SOURCE MATERIAL:
#####

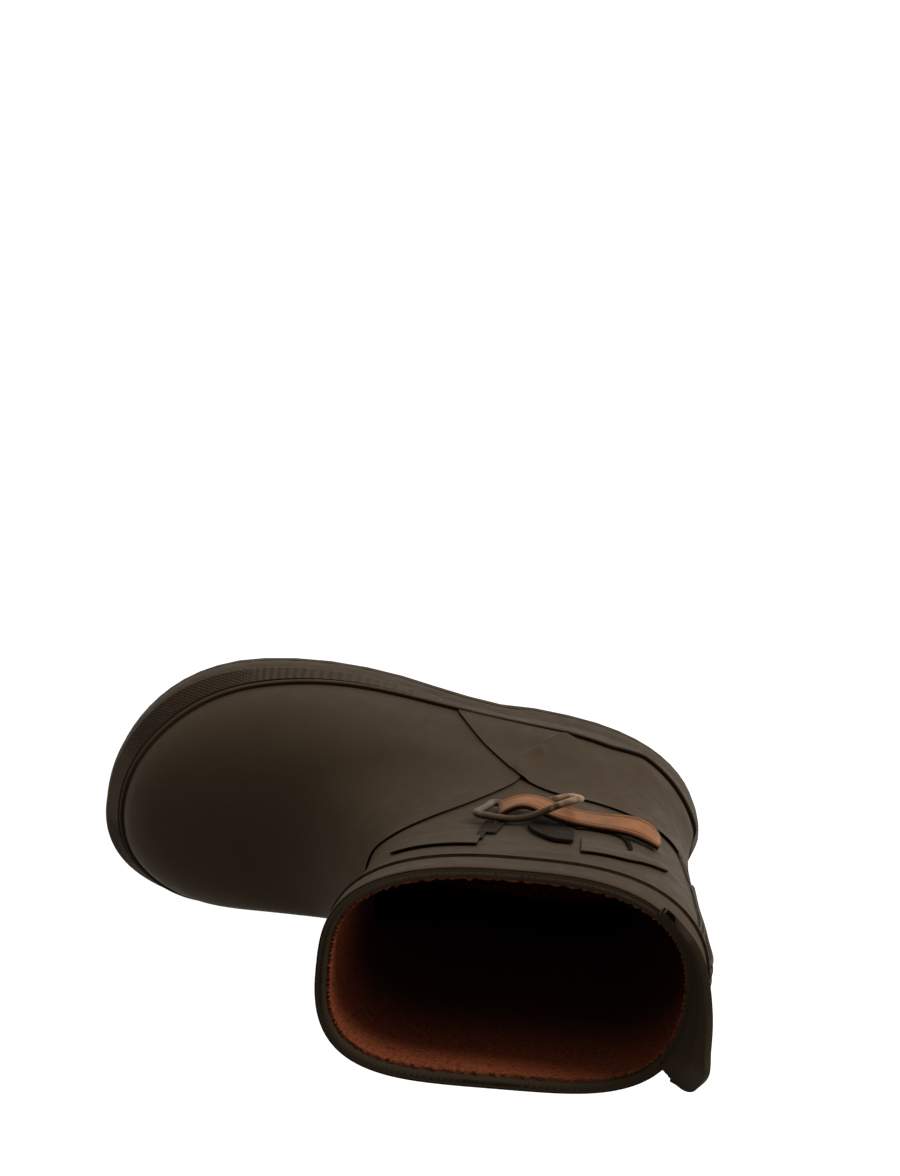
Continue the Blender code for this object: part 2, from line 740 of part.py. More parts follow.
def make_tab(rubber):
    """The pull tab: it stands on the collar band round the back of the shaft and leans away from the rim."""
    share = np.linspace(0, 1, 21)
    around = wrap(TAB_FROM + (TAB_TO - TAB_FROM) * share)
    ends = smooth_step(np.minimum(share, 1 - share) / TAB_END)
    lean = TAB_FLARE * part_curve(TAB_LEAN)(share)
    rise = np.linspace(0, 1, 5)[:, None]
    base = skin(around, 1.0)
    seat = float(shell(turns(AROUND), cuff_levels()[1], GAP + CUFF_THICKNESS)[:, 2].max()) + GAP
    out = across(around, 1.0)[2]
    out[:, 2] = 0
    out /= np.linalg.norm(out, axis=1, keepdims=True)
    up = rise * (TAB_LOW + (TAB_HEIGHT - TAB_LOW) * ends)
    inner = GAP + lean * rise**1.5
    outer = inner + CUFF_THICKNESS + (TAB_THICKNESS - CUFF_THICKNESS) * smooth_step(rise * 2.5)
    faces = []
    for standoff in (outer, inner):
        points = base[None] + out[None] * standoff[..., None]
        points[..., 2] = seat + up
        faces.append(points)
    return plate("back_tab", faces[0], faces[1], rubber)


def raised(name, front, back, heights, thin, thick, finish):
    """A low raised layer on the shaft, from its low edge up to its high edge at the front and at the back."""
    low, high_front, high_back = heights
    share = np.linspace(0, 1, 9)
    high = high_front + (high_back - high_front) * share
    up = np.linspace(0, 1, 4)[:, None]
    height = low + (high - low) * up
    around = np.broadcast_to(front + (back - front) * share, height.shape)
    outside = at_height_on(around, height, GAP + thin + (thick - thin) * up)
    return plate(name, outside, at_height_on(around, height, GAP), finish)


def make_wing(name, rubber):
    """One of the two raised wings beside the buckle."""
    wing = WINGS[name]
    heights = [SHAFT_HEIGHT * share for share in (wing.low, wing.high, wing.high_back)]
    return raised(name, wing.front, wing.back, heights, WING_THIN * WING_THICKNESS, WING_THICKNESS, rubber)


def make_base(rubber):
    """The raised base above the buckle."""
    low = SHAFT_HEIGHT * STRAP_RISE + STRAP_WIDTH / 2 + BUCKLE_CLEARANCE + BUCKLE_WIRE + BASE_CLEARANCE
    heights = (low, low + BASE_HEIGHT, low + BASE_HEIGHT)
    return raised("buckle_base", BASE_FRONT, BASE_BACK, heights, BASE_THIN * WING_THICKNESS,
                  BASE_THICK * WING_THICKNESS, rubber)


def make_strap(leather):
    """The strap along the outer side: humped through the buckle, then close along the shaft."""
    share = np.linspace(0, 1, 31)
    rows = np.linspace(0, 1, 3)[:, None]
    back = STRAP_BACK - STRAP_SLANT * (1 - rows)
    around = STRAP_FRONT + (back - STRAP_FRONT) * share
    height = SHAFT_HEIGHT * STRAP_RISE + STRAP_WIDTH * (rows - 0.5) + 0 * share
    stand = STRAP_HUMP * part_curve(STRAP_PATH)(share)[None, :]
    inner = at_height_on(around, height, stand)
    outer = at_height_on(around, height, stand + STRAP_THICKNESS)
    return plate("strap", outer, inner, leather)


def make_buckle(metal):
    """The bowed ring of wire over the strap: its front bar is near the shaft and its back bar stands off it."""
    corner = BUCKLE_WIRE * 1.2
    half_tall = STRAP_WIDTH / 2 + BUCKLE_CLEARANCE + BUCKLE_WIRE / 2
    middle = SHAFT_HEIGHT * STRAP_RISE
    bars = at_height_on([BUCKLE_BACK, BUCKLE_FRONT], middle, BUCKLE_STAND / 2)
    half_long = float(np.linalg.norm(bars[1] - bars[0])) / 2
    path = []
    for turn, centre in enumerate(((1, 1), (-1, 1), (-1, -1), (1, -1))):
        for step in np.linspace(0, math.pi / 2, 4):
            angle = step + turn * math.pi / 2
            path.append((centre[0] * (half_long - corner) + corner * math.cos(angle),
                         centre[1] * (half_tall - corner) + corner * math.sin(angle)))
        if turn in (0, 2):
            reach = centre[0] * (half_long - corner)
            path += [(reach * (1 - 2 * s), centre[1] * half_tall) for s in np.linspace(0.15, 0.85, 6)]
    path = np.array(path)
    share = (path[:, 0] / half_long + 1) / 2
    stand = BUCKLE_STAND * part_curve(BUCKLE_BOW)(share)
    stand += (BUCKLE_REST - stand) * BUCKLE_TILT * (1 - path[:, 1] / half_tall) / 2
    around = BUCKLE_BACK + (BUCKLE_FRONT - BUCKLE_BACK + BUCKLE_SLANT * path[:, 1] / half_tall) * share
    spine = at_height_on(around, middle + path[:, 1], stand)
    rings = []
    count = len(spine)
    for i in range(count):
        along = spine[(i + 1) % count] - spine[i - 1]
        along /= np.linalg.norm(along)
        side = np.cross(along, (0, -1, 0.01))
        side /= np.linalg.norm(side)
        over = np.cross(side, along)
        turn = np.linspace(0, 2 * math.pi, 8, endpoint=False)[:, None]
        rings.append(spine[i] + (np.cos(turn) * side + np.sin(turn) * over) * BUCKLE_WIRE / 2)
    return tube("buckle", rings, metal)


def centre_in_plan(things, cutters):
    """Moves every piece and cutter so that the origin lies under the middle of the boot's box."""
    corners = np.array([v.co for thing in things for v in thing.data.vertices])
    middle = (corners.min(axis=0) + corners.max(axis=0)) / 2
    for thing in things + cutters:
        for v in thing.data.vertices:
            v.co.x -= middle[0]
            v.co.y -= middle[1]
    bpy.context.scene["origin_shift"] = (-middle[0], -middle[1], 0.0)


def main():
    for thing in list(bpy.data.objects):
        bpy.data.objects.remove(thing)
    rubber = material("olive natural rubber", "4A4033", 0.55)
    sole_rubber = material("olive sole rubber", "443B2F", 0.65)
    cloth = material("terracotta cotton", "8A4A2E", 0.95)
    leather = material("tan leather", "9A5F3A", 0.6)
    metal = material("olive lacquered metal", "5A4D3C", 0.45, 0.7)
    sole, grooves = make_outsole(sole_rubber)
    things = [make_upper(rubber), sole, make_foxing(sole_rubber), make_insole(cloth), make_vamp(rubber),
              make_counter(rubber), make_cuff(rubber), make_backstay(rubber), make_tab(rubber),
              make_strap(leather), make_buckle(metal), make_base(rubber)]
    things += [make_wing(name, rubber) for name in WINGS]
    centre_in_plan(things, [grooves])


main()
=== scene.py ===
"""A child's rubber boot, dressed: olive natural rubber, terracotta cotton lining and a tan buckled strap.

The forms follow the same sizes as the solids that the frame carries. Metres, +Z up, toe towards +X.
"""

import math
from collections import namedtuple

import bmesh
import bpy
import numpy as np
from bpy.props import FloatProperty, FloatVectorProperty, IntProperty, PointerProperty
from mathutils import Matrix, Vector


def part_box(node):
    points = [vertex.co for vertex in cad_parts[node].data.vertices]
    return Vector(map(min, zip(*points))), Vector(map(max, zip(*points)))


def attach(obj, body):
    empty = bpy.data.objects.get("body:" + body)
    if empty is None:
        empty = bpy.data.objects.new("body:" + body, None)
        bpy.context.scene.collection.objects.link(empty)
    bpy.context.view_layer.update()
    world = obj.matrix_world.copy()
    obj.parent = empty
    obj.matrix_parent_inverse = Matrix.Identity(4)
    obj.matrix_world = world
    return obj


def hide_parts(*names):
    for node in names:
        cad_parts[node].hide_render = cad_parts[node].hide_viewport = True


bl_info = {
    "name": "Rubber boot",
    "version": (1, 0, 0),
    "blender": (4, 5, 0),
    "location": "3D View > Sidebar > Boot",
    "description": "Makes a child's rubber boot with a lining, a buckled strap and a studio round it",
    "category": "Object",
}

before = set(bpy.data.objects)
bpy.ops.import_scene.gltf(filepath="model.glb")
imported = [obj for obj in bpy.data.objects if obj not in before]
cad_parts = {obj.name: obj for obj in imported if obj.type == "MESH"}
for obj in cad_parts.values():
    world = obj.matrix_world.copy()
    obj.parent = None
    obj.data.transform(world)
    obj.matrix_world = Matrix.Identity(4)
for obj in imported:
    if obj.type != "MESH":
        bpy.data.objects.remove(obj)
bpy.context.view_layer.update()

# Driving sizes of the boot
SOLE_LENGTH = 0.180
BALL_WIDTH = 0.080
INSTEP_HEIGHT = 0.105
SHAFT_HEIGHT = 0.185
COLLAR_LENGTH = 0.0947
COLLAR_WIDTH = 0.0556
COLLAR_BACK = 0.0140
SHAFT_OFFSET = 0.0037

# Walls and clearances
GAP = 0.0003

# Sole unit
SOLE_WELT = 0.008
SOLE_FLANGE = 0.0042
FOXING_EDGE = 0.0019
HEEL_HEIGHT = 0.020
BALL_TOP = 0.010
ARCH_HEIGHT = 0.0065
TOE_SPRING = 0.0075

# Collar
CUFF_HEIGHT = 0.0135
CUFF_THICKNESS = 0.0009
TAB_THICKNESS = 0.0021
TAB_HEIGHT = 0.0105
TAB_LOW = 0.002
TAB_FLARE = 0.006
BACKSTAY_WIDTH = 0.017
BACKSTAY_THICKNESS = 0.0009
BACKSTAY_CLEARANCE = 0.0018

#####

AIM OF THE TASK: Wherever a line in the data above holds "before", copy that line.

COMPLETE OUTPUT:
before = set(bpy.data.objects)
imported = [obj for obj in bpy.data.objects if obj not in before]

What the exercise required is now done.